Il regime Etiope tra dura repressione e controllo dei media in vista delle elezioni del 2015
di Azzurra Petrungaro
Centodiciottesimo su centosessantasette Paesi. Questo è il posto che occupa l’Etiopia nel Democracy Index, pubblicato dall’Economist Intelligence Unit alla fine del 2010 (clicca qui per leggere il file). Probabilmente in una classifica aggiornata, lo Stato dell’Africa orientale perderebbe ancora qualche posizione.
È notizia di questi giorni la forte repressione che il governo etiope sta attuando nei confronti del dissenso, ma decisi impedimenti a libere e regolari manifestazioni sono stati già messi in atto dalla polizia, negli scorsi mesi. Nel mirino del governo gli esponenti del partito d’opposizione Semayawi e il gruppo di attivisti e blogger del sito “Zone9”, vittime di perquisizioni, intimidazioni, repressione e arresti.
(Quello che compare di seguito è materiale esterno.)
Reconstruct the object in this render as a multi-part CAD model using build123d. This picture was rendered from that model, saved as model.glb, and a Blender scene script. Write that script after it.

Dal 28 aprile nella regione di Oromia si sono registrati gli scontri più cruenti tra manifestanti e polizia, in cui hanno perso la vita almeno undici studenti. La protesta scoppiata in otto campus universitari, è seguita all’annuncio di un nuovo piano urbanistico previsto per la Addis Abeba, la Capitale estenderebbe il suo territorio fino ad aree che appartengono attualmente alla giurisdizione federale di Oromia, inglobando perciò al suo interno numerosi villaggi della zona e cospicui ettari di terreno. La polizia regionale ha giustificato la violenta soppressione delle rivendicazioni studentesche, per scongiurare eventuali strumentalizzazioni da parte dell’opposizione, che in Etiopia in verità è estremamente ridotta.
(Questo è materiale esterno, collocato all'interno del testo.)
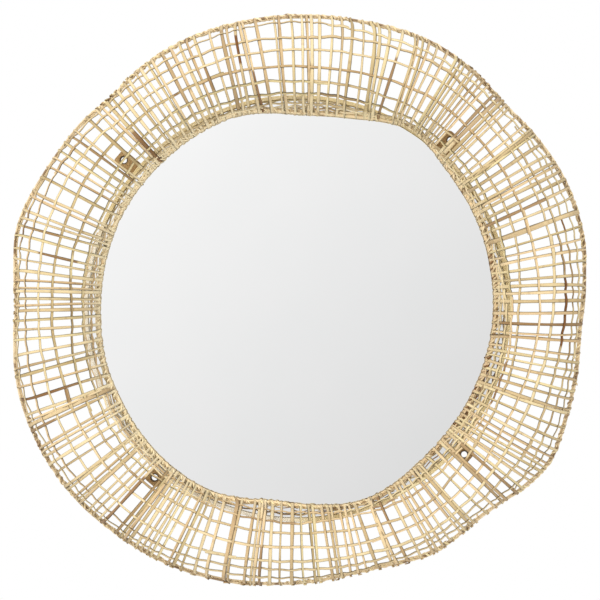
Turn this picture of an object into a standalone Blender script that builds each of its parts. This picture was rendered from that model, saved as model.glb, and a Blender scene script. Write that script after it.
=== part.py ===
"""Round wall mirror in a wide openwork collar of woven split cane.

World frame: Z up, X to the right as seen from the front, the front looks along -Y.
The wall face is the plane Y = 0 and the origin is its centre, behind the glass.
Lengths are metres. Angles round the mirror run clockwise from the top, seen from the front.
"""

import math

import bmesh
import bpy
from mathutils import Vector

# Glass, and the board that carries it in a shallow recess inside a narrow lip
GLASS_R = 0.2925
GLASS_THICK = 0.004
GLASS_SIDE_GAP = 0.0005
BOARD_LIP = 0.0055
BOARD_R = GLASS_R + GLASS_SIDE_GAP + BOARD_LIP
BOARD_BACK = 0.0117
BOARD_CHAMFER = 0.002
FIT_GAP = 0.0003
BOARD_DEPTH = BOARD_BACK + FIT_GAP + GLASS_THICK
ROUND_SEGMENTS = 48

# Fixing ears let into the back of the board, one for each screw in the wall: the angle of
# each, and how far it stands out of the board. They are alike, but not set equally deep.
EARS = ((42.3, 0.0315), (131.2, 0.0235), (220.2, 0.0230), (310.5, 0.0330))
EAR_WIDTH = 0.024
EAR_THICK = 0.004
EAR_LENGTH = 0.056
EAR_CORNER = 0.006
EAR_HOLE_D = 0.010
EAR_HOLE_IN = 0.0055
EAR_HOLE_SEGMENTS = 12

# Woven collar. Both rims wander, so each has a mean radius and offsets in millimetres
# at some angles, and the curve through them is smooth.
RIM_OVER_GLASS = 0.0145
INNER_R = GLASS_R - RIM_OVER_GLASS
COLLAR_BAND = 0.125
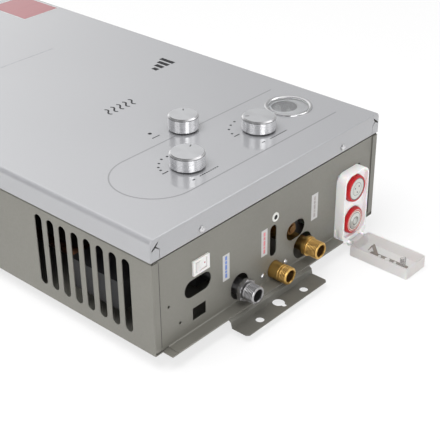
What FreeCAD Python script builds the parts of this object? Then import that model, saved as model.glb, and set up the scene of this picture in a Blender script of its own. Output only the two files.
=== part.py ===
import FreeCAD, Part
import math
import os
import types
import Sketcher

# A wall-hung gas water heater, lying on its back with its front cover up.
# X runs across the heater, Y from the pipe end to the flue end, and Z out of the front cover.
# The origin lies on the wall plane, on the line of the lower bracket's two round screw holes,
# under the middle of the cover. All sizes are in millimetres.

doc = FreeCAD.newDocument("water_heater")
sheet = doc.addObject("Spreadsheet::Sheet", "dims")
sheet.set("A1", "size or place")
sheet.set("B1", "value")
sheet_rows = [1]
pieces = {}


class Size:
    """A number together with the sheet expression that it comes from."""

    def __init__(self, value, text):
        self.value = float(value)
        self.text = text

    def __add__(self, other):
        other = as_size(other)
        return Size(self.value + other.value, f"({self.text} + {other.text})")

    def __sub__(self, other):
        other = as_size(other)
        return Size(self.value - other.value, f"({self.text} - {other.text})")

    def __mul__(self, other):
        other = as_size(other)
        return Size(self.value * other.value, f"({self.text} * {other.text})")

    def __truediv__(self, other):
        other = as_size(other)
        return Size(self.value / other.value, f"({self.text} / {other.text})")

    def __neg__(self):
        return Size(-self.value, f"(0 - {self.text})")

    __radd__ = __add__
    __rmul__ = __mul__

    def __rsub__(self, other):
        return as_size(other) - self


def as_size(number):
    """A plain number, made fit to be added to a size."""
    return number if isinstance(number, Size) else Size(number, f"({number:g})")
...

La Repubblica Federale Democratica d’Etiopia è di fatto uno stato a partito unico. L’Ethiopian People’s Revolutionary Democratic Front (Eprdf), guida il Paese dal 1994 e non intende abbandonare questa leadership. Nelle elezioni del 2005 che hanno visto trionfare ancora una volta l’Eprdf, gli scontri con gli oppositori hanno portato a un bilancio di circa duecento vittime, quelle del 2010, le ultime in ordine temporale, sono state oggetto di dure critiche da parte della comunità internazionale. Gli osservatori europei hanno infatti rilevato gravi brogli nelle zone di campagna, sono stati riferite persecuzioni e intimidazioni e numerosi casi di violenza, i più gravi nelle regioni di Ogaden e Tigrè, con un bilancio di tredici morti. Ovviamente l’Eprdf è risultato ancora una volta vittorioso.
L’orientamento della maggiore forza partitica etiope è fin troppo chiaro, il governo guidato dal Premier Haile Mariam Desalegn intende continuare a dirigere le sorti dello Stato africano senza incontrare nel corso del suo cammino alcun tipo di resistenza o contestazione.
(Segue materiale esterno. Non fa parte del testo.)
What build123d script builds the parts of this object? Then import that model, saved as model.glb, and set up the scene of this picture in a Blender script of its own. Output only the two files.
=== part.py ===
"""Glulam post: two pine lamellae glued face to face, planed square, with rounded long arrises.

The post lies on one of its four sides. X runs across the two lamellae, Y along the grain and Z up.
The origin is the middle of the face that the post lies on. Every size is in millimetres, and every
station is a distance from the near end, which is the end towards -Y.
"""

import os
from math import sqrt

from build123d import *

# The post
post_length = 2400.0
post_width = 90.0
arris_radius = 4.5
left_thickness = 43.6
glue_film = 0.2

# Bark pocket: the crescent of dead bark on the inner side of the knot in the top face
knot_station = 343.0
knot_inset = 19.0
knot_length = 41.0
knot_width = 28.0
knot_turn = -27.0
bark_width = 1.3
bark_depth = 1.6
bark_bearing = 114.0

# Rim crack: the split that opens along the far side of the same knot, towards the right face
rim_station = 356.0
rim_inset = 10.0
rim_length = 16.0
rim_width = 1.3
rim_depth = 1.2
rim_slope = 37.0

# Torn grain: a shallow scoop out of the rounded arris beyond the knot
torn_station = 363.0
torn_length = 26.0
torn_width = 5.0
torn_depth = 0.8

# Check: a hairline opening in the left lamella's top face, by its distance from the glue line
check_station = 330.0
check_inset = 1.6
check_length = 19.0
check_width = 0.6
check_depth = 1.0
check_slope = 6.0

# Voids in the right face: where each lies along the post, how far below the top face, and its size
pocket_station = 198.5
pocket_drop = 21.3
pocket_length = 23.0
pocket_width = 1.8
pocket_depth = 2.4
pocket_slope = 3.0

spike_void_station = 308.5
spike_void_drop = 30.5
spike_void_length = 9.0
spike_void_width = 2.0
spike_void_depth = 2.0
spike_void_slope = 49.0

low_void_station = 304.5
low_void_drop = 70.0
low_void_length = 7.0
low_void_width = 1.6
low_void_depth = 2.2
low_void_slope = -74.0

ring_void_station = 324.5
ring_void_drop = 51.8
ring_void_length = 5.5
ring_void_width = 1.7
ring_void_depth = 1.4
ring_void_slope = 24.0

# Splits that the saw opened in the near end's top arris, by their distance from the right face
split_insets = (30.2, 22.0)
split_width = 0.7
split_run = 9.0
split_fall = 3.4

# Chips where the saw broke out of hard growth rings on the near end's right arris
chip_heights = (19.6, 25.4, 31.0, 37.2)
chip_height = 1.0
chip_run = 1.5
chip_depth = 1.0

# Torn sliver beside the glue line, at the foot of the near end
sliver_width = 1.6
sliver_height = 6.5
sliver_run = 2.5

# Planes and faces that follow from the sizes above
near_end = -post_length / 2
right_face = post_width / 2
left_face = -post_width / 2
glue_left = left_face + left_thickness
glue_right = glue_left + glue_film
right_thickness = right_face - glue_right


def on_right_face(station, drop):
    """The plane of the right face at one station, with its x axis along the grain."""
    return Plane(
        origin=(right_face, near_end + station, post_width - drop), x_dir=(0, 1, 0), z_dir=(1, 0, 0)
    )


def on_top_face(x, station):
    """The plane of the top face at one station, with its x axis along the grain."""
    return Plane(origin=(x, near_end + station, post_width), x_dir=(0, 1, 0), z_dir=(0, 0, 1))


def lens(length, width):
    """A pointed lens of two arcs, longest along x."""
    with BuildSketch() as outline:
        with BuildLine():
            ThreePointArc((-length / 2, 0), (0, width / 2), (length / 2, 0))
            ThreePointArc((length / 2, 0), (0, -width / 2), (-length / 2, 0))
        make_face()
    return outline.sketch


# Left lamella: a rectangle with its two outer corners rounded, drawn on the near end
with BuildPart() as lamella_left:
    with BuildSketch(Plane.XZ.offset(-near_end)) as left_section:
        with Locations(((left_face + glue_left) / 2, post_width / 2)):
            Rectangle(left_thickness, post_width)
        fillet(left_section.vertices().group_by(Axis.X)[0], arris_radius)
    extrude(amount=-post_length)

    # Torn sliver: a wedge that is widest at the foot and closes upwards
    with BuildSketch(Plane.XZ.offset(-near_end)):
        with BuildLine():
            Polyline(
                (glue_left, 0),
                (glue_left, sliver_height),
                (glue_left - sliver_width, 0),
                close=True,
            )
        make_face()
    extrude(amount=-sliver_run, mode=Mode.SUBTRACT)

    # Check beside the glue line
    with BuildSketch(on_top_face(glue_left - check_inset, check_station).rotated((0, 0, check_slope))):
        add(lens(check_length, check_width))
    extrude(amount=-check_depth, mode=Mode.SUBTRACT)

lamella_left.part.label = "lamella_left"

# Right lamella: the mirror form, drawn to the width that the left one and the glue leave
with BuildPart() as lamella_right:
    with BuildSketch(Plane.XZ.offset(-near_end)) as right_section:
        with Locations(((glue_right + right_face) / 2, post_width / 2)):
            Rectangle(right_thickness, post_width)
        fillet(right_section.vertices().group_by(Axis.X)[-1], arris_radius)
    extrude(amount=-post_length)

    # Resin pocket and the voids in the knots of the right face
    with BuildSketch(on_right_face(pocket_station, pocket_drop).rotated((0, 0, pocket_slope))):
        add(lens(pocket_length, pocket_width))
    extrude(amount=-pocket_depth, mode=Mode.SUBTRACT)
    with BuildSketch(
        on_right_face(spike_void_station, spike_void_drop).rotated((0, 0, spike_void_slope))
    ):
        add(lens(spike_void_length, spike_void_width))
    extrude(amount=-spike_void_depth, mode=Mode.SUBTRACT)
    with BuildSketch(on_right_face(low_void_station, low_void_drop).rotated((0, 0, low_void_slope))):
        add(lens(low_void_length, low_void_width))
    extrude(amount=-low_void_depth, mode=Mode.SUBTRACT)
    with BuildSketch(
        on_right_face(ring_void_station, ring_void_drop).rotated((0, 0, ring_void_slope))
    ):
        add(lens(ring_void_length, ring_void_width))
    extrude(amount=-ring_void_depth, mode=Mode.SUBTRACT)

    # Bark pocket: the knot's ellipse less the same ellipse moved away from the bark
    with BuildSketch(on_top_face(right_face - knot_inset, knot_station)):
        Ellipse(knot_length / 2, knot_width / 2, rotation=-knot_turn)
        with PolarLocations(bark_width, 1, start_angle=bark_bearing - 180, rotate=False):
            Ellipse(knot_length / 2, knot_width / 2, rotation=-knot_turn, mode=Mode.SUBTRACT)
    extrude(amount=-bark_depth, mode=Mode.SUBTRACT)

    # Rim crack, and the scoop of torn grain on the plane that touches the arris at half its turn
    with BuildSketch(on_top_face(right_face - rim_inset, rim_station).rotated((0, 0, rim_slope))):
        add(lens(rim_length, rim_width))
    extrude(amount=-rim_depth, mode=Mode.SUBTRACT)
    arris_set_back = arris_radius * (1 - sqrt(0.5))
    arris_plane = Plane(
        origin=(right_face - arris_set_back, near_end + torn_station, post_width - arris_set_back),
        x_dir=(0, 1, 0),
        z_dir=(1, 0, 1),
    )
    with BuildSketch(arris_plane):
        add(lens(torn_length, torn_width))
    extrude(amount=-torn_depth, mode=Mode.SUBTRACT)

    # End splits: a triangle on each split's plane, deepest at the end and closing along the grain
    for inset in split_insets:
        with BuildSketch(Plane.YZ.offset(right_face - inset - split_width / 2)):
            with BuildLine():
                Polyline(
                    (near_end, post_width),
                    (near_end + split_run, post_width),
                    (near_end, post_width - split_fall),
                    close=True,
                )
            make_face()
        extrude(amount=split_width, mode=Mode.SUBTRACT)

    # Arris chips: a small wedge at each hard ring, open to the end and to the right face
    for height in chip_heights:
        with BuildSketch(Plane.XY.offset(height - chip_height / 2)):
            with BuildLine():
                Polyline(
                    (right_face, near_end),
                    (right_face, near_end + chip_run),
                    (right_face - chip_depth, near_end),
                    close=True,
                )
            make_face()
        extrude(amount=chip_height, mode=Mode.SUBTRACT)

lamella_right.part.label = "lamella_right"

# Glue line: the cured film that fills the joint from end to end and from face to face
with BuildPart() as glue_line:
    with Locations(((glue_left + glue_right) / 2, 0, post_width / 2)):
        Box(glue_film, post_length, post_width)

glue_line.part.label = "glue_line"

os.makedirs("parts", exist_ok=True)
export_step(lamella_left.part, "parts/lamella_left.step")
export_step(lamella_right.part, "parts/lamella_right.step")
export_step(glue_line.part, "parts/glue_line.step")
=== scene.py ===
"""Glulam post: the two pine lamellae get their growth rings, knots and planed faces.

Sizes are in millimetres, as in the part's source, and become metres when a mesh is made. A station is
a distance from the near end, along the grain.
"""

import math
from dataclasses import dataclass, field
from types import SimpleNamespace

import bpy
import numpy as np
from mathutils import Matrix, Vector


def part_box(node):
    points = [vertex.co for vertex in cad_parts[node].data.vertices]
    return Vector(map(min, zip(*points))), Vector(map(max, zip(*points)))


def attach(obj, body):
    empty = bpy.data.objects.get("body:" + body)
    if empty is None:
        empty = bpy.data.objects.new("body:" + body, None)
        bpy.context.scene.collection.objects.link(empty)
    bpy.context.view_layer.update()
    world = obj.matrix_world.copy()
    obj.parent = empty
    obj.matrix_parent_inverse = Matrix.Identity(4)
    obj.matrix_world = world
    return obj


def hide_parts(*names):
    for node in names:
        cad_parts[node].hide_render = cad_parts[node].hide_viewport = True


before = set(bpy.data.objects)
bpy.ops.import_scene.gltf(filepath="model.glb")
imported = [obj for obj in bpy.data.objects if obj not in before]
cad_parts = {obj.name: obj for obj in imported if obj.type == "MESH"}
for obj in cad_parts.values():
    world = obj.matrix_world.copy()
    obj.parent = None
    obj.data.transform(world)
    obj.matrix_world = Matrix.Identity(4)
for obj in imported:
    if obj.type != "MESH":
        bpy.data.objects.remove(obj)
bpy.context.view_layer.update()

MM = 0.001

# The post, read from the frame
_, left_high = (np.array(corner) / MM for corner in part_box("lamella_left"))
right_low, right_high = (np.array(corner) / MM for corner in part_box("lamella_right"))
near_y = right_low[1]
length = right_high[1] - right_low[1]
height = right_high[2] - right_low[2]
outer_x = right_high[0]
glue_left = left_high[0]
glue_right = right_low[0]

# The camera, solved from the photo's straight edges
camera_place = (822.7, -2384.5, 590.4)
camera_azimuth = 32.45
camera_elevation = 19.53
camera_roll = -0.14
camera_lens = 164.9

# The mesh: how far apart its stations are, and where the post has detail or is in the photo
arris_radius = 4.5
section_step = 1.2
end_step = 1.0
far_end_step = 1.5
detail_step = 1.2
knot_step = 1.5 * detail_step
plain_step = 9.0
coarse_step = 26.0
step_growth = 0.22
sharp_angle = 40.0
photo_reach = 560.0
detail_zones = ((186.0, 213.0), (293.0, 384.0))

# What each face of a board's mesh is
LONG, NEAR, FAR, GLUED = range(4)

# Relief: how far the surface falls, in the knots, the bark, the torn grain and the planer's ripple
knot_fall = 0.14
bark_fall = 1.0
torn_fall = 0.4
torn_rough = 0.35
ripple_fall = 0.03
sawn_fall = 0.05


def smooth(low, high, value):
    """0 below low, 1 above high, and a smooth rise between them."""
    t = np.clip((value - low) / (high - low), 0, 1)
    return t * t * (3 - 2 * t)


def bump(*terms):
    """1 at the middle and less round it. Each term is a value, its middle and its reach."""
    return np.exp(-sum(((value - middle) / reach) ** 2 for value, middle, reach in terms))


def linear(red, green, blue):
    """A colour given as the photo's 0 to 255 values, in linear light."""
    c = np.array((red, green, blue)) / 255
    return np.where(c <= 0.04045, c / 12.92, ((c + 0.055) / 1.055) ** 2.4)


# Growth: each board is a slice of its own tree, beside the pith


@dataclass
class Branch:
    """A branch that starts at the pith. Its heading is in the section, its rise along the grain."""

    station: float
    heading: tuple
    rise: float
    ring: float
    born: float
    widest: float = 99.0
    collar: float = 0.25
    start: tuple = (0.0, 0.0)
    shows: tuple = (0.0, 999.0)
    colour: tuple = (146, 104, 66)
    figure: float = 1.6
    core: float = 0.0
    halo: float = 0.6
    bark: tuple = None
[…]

La repressione attuata dal regime autoritario si manifesta soprattutto attraverso il controllo dell’informazione, ma la messa a tacere di blogger e dissidenti non è di certo l’arma che causa maggiori danni all’informazione del popolo etiope. Nel Paese Internet non è sicuramente lo strumento di comunicazione più diffuso, presente al più nei principali centri urbani attraverso gli Internet point, che consentono tuttavia una navigazione piuttosto lenta. Il medium più popolare è la radio e questo viene controllato dall’Eprdf grazie alla tecnica del jamming. Usato durante gli anni della Guerra Fredda, questo strumento di censura rende possibile bersagliare le frequenze di un determinato programma radiofonico, causando la sua indisponibilità di fruizione.
Il governo etiope, secondo un rapporto di Human Right Watch (clicca qui per il rapporto), lo utilizzerebbe per disturbare l’informazione trasmessa dai media indipendenti, dalle stazioni radio degli esuli etiopici, tra cui ESAT Radio, un’emittente indipendente di esuli che trasmette dall’Olanda e che dà voce agli esponenti dell’opposizione governativa.
Come molti altri Paesi dai regimi autoritari come Iran, Siria e Cina, anche in Etiopia il mantenimento del regime politico viene giocato attraverso il controllo del flusso delle informazioni. Ciò che colpisce è che in Etiopia siano in atto dei processi di censura che nel resto del mondo sono decaduti da vari decenni. Il lungo corso dell’Eprdf non favorirà certo l’avanzamento tecnologico del Paese, che stretto nella morsa di una politica di regime, continua ad arrancare nell’arretratezza e nella repressione verso il 2015 (anno delle prossime elezioni), in un clima di totale indifferenza mondiale.